If the materialized view is used instead, the query is much faster:

 Aggregate  (cost=4.44..4.45 rows=1 width=0) (actual time=0.074..0.074 rows=1 loops=1)
   ->  Index Only Scan using wrd_word on wrd  (cost=0.42..4.44 rows=1 width=0) (actual time=0.071..0.071 rows=0 loops=1)
         Index Cond: (word = 'caterpiler'::text)
         Heap Fetches: 0
 Total runtime: 0.119 ms

Either way, the word is spelled wrong, so let's look for what we might have wanted.
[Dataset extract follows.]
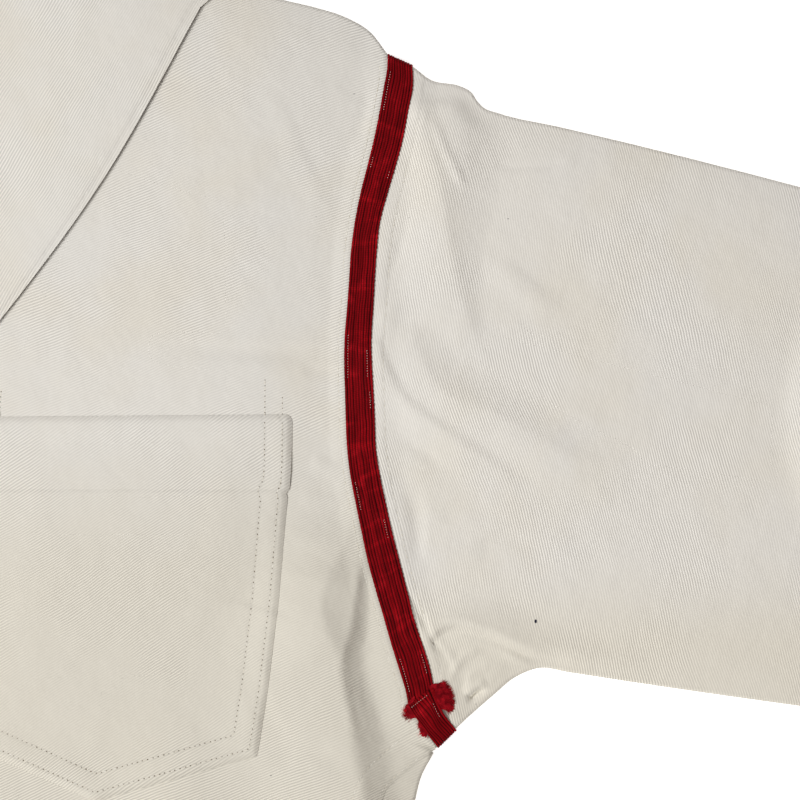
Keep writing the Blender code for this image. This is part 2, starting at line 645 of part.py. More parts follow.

Again using file_fdw :

SELECT word FROM words ORDER BY word <-> 'caterpiler' LIMIT 10;

     word     
---------------
 cater
 caterpillar
 Caterpillar
 caterpillars
 caterpillar's
 Caterpillar's
 caterer
 caterer's
 caters
 catered
(10 rows)

 Limit  (cost=2195.70..2195.72 rows=10 width=32) (actual time=218.904..218.906 rows=10 loops=1)
   ->  Sort  (cost=2195.70..2237.61 rows=16765 width=32) (actual time=218.902..218.904 rows=10 loops=1)
         Sort Key: ((word <-> 'caterpiler'::text))
         Sort Method: top-N heapsort  Memory: 25kB
         ->  Foreign Scan on words  (cost=0.00..1833.41 rows=16765 width=32) (actual time=0.046..200.965 rows=99171 loops=1)
               Foreign File: /etc/dictionaries-common/words
               Foreign File Size: 938848
 Total runtime: 218.966 ms

Using the materialized view:

 Limit  (cost=0.28..1.02 rows=10 width=9) (actual time=24.916..25.079 rows=10 loops=1)
   ->  Index Scan using wrd_trgm on wrd  (cost=0.28..7383.70 rows=99171 width=9) (actual time=24.914..25.076 rows=10 loops=1)
         Order By: (word <-> 'caterpiler'::text)
 Total runtime: 25.884 ms

If you can tolerate periodic update of the remote data to the local database, the performance benefit can be substantial.